IndiGo currently operates two nonstop flights to Istanbul from Delhi and Mumbai. Both these flights use damp-leased Boeing 777 aircraft from Turkish Airlines. When asked if IndiGo would renew its damp lease with Turkish Airlines, Elbers said that it is up to the government to decide. “These operations have served Indian customers well,” he said.
In case these damp leases are not renewed, Elbers said that the airline will deal with that situation and adjust its network accordingly.
India's ties with Turkey have strained following the India-Pakistan conflict. Several travel platforms have called for a boycott of Turkey for its support of Pakistan amid recent tensions.
Closure of airspace over Pakistan hits IndiGo
On the closure of Pakistan’s airspace for Indian carriers, Elbers said the airline has cancelled flights to two international destinations--Almaty and Tashkent. The airspace closure has also increased flying time for 34 international flights by 20-30 minutes, said Elbers.
“There are 34 flights (19 routes) where average flying time has increased by 20-30 minutes. We wish it was not there but IndiGo can deal with it,” the IndiGo CEO said.
“There is some financial impact due to additional fuel but it in the grand scheme of things at IndiGo, the impact for us is relatively limited,” said Elbers. “The strength of a diversified network operating from a country with large geographical scope is really helping us. To put things in perspective, IndiGo operates 131 destinations. Due to the closure of Pakistani airspace, we have suspended 2 destinations,” he explained.

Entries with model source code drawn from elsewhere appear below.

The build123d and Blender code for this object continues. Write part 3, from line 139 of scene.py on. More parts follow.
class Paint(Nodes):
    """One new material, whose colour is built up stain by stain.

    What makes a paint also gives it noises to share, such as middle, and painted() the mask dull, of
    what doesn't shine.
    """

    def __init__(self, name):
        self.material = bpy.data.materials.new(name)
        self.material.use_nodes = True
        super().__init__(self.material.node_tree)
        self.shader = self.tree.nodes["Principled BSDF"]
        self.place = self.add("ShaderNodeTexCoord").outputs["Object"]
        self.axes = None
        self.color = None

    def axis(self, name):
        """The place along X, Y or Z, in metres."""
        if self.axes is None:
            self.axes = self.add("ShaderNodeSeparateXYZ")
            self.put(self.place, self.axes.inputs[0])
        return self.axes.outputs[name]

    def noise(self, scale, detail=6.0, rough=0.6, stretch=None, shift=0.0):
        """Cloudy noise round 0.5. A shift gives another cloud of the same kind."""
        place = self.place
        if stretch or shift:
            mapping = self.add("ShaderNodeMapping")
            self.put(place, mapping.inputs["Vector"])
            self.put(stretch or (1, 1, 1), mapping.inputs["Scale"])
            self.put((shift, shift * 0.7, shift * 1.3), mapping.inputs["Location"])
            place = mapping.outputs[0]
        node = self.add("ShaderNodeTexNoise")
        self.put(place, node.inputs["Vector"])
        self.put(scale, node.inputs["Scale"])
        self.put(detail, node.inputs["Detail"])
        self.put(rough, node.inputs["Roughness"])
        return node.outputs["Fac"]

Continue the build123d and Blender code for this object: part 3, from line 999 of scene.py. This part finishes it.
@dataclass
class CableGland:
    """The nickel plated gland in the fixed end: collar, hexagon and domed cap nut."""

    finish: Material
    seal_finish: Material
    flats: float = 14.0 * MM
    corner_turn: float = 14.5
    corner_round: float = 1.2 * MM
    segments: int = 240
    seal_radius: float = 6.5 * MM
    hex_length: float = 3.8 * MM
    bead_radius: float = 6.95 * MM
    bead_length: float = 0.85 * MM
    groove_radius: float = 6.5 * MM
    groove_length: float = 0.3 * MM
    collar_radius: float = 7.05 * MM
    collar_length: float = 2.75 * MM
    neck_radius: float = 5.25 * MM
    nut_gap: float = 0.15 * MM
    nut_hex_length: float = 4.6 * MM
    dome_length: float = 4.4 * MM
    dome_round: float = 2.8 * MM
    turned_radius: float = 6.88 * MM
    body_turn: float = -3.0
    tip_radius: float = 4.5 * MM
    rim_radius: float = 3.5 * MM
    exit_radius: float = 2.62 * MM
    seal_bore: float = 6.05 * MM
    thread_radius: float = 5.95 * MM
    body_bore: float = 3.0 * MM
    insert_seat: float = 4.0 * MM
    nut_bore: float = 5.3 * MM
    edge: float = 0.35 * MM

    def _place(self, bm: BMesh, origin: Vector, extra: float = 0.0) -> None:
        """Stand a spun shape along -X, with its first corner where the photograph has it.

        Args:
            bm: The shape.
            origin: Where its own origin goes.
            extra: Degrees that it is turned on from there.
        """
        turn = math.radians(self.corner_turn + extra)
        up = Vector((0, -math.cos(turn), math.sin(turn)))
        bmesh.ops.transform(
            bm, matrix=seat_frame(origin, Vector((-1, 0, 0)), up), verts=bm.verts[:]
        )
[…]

The recent conflict between India and Pakistan led to the shutdown of 32 airports across the country, prompting airlines to cancel flights and issue refunds. Out of 32 airports that were closed amid India-Pakistan conflict, 11 airports were served by IndiGo. The budget airline, which operates over 2,200 flights per day, had to cancell around 170 flights each day.
“It's difficult to say the exact loss. For a little over a week, 170 daily flights were cancelled. The month of April started quite strong and clearly May will be a dampener. After the ceasefire, the traffic is returning. We are confident that May will be lower, but from June we will see recovery of the traffic,” Elbers said, adding that all these flights have been reinstated and the airline is seeing demand bouncing back.
The recent tensions between India and Pakistan are expected to hit IndiGo’s revenue in the ongoing quarter. “Following the geo-political disruption, we are seeing some impact on our overall revenue environment due to increase in cancellations and impact on booking trends. The trend has started to reverse. We are hopeful that from May-end and June will see a recovery,” IndiGo chief financial officer Gaurav M. Negi said during the analyst call.